Однажды Нюренберг принес Шагалу советский журнал «Прожектор» со своей статьей о старом друге. Тот был настолько растроган, что сделал ответный жест — подарил Нюренбергу книгу со своими иллюстрациями и офорт. Офорт Шагала долго украшал квартиру Трифонова. Трифонов сам неплохо рисовал и даже посещал в юности художественную студию. Но разбираться в искусстве, понимать художников и приемы их выразительности он стал благодаря тестю. Подарок Шагала он описал так:

«Из небывалой дали долетел и сохранился… автопортрет молодого Шагала, литография с карандашной подписью. Лицо было круглое, с безумным удивлением в глазах и странным образом перевернутое: оно казалось неестественно кривым, как бы на сломанной шее, и в то же время бесконечно живым. Лицо человека, застигнутого врасплох. И чем-то смертельно пораженного».

Думая о своей рано умершей жене, он также пользовался художественными образами Шагала:

«Я был женат на дочери Ионы Александровича (имеется в виду дочь Нюренберга Нина Нелина. — О. Т.). Мы прожили с ней пятнадцать лет до ее внезапной смерти на литовском курорте… Летающие любовники Шагала — это мы все, кто плавает в синем небе судьбы. Я догадался об этом позже».

1928.Париж.

Жена художника Полина Николаевна Мамичева-Нюренберг (1894–1978)
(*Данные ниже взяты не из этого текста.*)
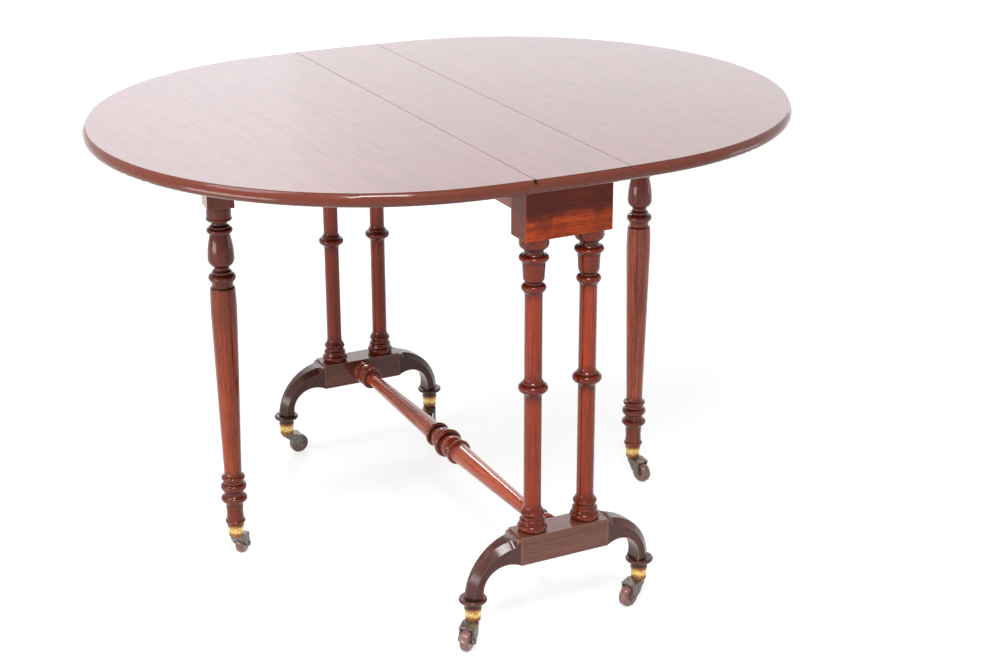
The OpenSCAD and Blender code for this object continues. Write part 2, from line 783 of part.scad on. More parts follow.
// Down-swept foot: a quarter arch with chamfered outer edges, its ring and its toe
module foot(side, end) {
  color(col_plinth) translate([0, end * column_y, 0]) mirror([side == LEFT ? 1 : 0, 0, 0]) {
    difference() {
      intersection() {
        translate([arch_x, 0, arch_z]) rotate([90, 0, 0]) rotate_extrude(angle = 90)
          translate([arch_r / 4, -block_t / 2 - over]) square([arch_r * 3 / 4, block_t + 2 * over]);
        linear_extrude(table_h) polygon([[block_end, -block_t / 2], [foot_out + over, -foot_end],
          [foot_out + over, foot_end], [block_end, block_t / 2]]);
      }
      chamfer_cutter();
      mirror([0, 1, 0]) chamfer_cutter();
      translate([under_x, 0, under_c]) rotate([90, 0, 0]) cylinder(r = under_r, h = 2 * block_t, center = true);
    }
    translate([foot_x, 0, 0]) turned() {
      bead(foot_ring_z, foot_ring_d / 2, foot_ring_h);
      hollow(cup_top + 3, cup_d / 2, foot_ring_z, (foot_ring_d - foot_ring_h) / 2);
      taper(cup_top, cup_d / 2, cup_top + 4, cup_d / 2);
      toe();
    }
  }
}

module foot_near_left() foot(LEFT, NEAR);
module foot_near_right() foot(RIGHT, NEAR);
module foot_far_left() foot(LEFT, FAR);
module foot_far_right() foot(RIGHT, FAR);

// Half of the knop in the middle of the stretcher
module stretcher_knop(thick_r) {
  bead(0, 24.25, 9);
  taper(0, 20.25, 8, 16.5);
  swell(19, 19.4, 4, 16);
  swell(19, 19.4, 31, 14.5);
  taper(30, 14.5, 36, 15.5);
  bead(39.5, 21, 8);
  hollow(54, thick_r, 41, thick_r + 2.5);
}

// Vase turning at one end of the stretcher, from the foot block inwards
module stretcher_vase(thin_r) {
  hollow(-52, thin_r + 0.2, -44, thin_r + 2.5);
  bead(-41, 18.5, 7);
  taper(-40, 13, -35, 13);
  swell(-19, 19, -36, 13);
  taper(-19, 19, -16, 17);
  bead(-12.5, 19.6, 7);
  taper(-9, 17, 0, 17);
  bead(-4.5, 18.8, 9);
}

// Half of the outline of the stretcher, from its middle to e, the face of the foot block.
// The members are drawn for a knop of 48.5 and keep their proportion to it
module stretcher_outline(e) {
  k = knop_d / 48.5;
  thin_r = stretcher_d / 2;
  thick_r = stretcher_mid_d / 2;
  scale([k, k]) stretcher_knop(thick_r / k);
  taper(54 * k, thick_r, e - 48 * k, thin_r);
  translate([0, e]) scale([k, k]) stretcher_vase(thin_r / k);
  taper(e - 1, column_tenon_d / 2, e + column_tenon_l, column_tenon_d / 2);
}

module stretcher() {
  color(col_frame) translate([0, 0, stretcher_z]) rotate([90, 0, 0]) turned() {
    stretcher_outline(column_y - block_t / 2);
    mirror([0, 1]) stretcher_outline(column_y - block_t / 2);
  }
}

// Put a caster piece under leg k, turned to the way its wheel trails
module at_caster(k) {
  translate([caster_xy(k)[0], caster_xy(k)[1], 0]) rotate([0, 0, caster_angle[k]]) children();
}

// Brass cup over the toe, bored for the pintle of the horn
module cup(k) {
  color(col_brass) at_caster(k) turned() difference() {
    union() {
      taper(cup_z, cup_low_d / 2, cup_top, cup_d / 2);
      bead(cup_top - cup_bead / 2, cup_d / 2 + 0.5, cup_bead);
      bead(cup_z + cup_bead / 2, cup_low_d / 2 + 0.5, cup_bead);
    }
    taper(cup_z + 2 * cup_wall, cup_in(cup_z + 2 * cup_wall), cup_top + over, cup_in(cup_top + over));
    translate([0, cup_z - over]) square([pintle_d / 2 + run, cup_h]);
  }
}

module cup_near_left() cup(0);
module cup_near_right() cup(1);
module cup_far_left() cup(2);
module cup_far_right() cup(3);
module cup_gate_left() cup(4);
module cup_gate_right() cup(5);

// Side view of the horn: two arms that run back from the swivel to the axle, and a hood
module horn_side() {
  axle_z = wheel_d / 2;
  hood_r = wheel_d / 2 + wheel_gap + hood_t;
  top = cup_z - horn_gap;
  polygon([[-crown_r - 1, top], [crown_r + 1, top], [trail, axle_z + hood_r - 0.1], [trail + 3.8, axle_z + 2.8],
    [trail - 3.8, axle_z - 2.8], [0, top - 10], [-crown_r - 1, top - 3]]);
  translate([trail, axle_z]) circle(boss_r);
  intersection() {
    translate([trail, axle_z]) circle(hood_r);
    polygon([[trail, axle_z], [trail + 6, axle_z + 40], [trail - 12, axle_z + 40]]);
  }
}

// Plan of the horn: a round crown under the cup that flares out to the cheeks
module horn_plan() {
  circle(crown_r);
  polygon([[0, -crown_r], [crown_r, -horn_w / 2], [trail + crown_r, -horn_w / 2],
    [trail + crown_r, horn_w / 2], [crown_r, horn_w / 2], [0, crown_r]]);
}

// Iron horn that swivels in the cup and carries the wheel between its cheeks
module horn(k) {
  color(col_iron) at_caster(k) difference() {
    union() {
      difference() {
        intersection() {
          rotate([90, 0, 0]) linear_extrude(horn_w + over, center = true) horn_side();
          linear_extrude(cup_top) horn_plan();
        }
        translate([trail, 0, wheel_d / 2]) rotate([90, 0, 0])
          cylinder(r = wheel_d / 2 + wheel_gap, h = slot_w, center = true);
      }
      translate([0, 0, cup_z - over]) cylinder(d = pintle_d, h = over + 2 * cup_wall + 2 * run);
      translate([0, 0, cup_z + 2 * cup_wall + run]) cylinder(d = collar_d, h = collar_h);
    }
    translate([trail, 0, wheel_d / 2]) rotate([90, 0, 0]) cylinder(d = axle_d + run, h = 2 * horn_w, center = true);
  }
}

module horn_near_left() horn(0);
module horn_near_right() horn(1);
module horn_far_left() horn(2);
module horn_far_right() horn(3);
module horn_gate_left() horn(4);
module horn_gate_right() horn(5);

// Axle with a rivet head outside each cheek
module axle(k) {
  color(col_steel) at_caster(k) translate([trail, 0, wheel_d / 2]) rotate([90, 0, 0]) {
    cylinder(d = axle_d, h = horn_w + 2 * rivet_h, center = true);
    for (s = [0, 1]) mirror([0, 0, s]) translate([0, 0, horn_w / 2]) cylinder(d = 1.8 * axle_d, h = rivet_h);
  }
}

module axle_near_left() axle(0);
module axle_near_right() axle(1);
module axle_far_left() axle(2);
module axle_far_right() axle(3);
module axle_gate_left() axle(4);
module axle_gate_right() axle(5);

// Wheel with a rounded tread and a raised hub
module wheel(k) {
  tread_r = 5;
  color(col_wheel) at_caster(k) translate([trail, 0, wheel_d / 2]) rotate([90, 0, 0]) turned() difference() {
    union() {
      translate([0, -wheel_w / 2 + 1]) square([wheel_d / 2 - tread_r, wheel_w - 2]);
      translate([0, -wheel_w / 2 + tread_r + 1]) square([wheel_d / 2, wheel_w - 2 * tread_r - 2]);
      for (s = [-1, 1]) translate([wheel_d / 2 - tread_r, s * (wheel_w / 2 - tread_r - 1)]) circle(tread_r);
      taper(-wheel_w / 2, 5.5, wheel_w / 2, 5.5);
    }
    translate([-over, -wheel_w]) square([over + axle_d / 2 + run, 2 * wheel_w]);
  }
}

module wheel_near_left() wheel(0);
module wheel_near_right() wheel(1);
module wheel_far_left() wheel(2);
module wheel_far_right() wheel(3);
module wheel_gate_left() wheel(4);
module wheel_gate_right() wheel(5);

top_centre();
leaf_left();
leaf_right();
hinge_flaps_fixed();
hinge_flaps_leaf_left();
hinge_flaps_leaf_right();
hinge_pins();
end_block_near();
end_block_far();
inner_rail_left();
inner_rail_right();
knuckle_rail_left();
knuckle_rail_right();
rail_screws();
glue_blocks();
fly_rail_left();
fly_rail_right();
gate_pins();
gate_leg_left();
gate_leg_right();
column_near_left();
column_near_right();
column_far_left();
column_far_right();
foot_block_near();
foot_block_far();
foot_near_left();
foot_near_right();
foot_far_left();
foot_far_right();
stretcher();
cup_near_left();
cup_near_right();
cup_far_left();
cup_far_right();
cup_gate_left();
cup_gate_right();
horn_near_left();
horn_near_right();
horn_far_left();
horn_far_right();
horn_gate_left();
horn_gate_right();
axle_near_left();
axle_near_right();
axle_far_left();
axle_far_right();
axle_gate_left();
axle_gate_right();
wheel_near_left();
wheel_near_right();
wheel_far_left();
wheel_far_right();
wheel_gate_left();
wheel_gate_right();
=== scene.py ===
import json
import math

import bpy
from mathutils import Matrix, Vector


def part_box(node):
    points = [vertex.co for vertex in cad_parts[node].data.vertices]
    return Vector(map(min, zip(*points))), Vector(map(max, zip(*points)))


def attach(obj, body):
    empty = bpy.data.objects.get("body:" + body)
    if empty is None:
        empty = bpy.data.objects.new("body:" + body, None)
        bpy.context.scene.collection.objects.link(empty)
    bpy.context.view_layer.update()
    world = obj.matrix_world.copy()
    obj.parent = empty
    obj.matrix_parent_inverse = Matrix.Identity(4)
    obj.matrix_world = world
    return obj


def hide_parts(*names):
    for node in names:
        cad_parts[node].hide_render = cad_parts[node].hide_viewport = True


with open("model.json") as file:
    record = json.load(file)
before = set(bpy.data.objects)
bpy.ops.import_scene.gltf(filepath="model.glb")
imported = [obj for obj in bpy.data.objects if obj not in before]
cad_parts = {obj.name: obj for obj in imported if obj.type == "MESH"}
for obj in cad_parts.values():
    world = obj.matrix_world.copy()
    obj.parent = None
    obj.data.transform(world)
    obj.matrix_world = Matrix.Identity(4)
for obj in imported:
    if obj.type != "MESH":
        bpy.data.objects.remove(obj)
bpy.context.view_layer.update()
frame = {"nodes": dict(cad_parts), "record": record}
nodes = frame["nodes"]
bodies = frame["record"]["behaviour"]["bodies"]
body_with = {node: body for body, members in bodies.items() for node in members}


# Foot blocks. One solid block of dark, polished mahogany under each pair of columns, with
# its arrises eased by hand and wear. The columns are tenoned into it from above, the feet
# are dowelled to its ends and the stretcher is tenoned into its inner face.
FOOT_BLOCK_ARRIS = 0.0008
RELIEF_DEPTH = 0.0002
# Near-black of dust in corners and seams, also used as painted shade in the hollows.
DIRT_AND_SHADE = (0.012, 0.005, 0.004)


def calculate(tree, operation, *values):
    """The result of a maths node. Each value is a number or another node's socket."""
    node = tree.nodes.new("ShaderNodeMath")
    node.operation = operation
    for socket, value in zip(node.inputs, values):
        if isinstance(value, bpy.types.NodeSocket):
            tree.links.new(value, socket)
        else:
            socket.default_value = value
    return node.outputs[0]


def ramp(tree, value, low, high, to_low=0.0, to_high=1.0, smooth=False):
    """A value between low and high, mapped to 0 and 1 or to the two results given."""
    node = tree.nodes.new("ShaderNodeMapRange")
    if smooth:
        node.interpolation_type = "SMOOTHSTEP"
    node.inputs["From Min"].default_value = low
    node.inputs["From Max"].default_value = high
    node.inputs["To Min"].default_value = to_low
    node.inputs["To Max"].default_value = to_high
    tree.links.new(value, node.inputs["Value"])
    return node.outputs["Result"]


def part_of(tree, vector, axis):
    """One of the three numbers of a vector."""
    node = tree.nodes.new("ShaderNodeSeparateXYZ")
    tree.links.new(vector, node.inputs[0])
    return node.outputs[axis]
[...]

В 1929 году Нюренберг вернулся в Москву. Ему было чуть больше сорока и он не хотел снова становиться бесправным эмигрантом. К тому же казалось, что в Москве его ждали благоприятные перспективы — работа, большие дела. Он уже достиг известных успехов и надеялся продолжить начатое. Поездка с официальным заданием в Париж также должна была укрепить его статус в России, которой, как тогда многим казалось, принадлежало будущее. Если он и имел некоторые сомнения на этот счет, то они носили неоформленный характер, и художник отгонял их от себя. Ему еще не было ясно, какая опасность грозила искусству, да и ему лично.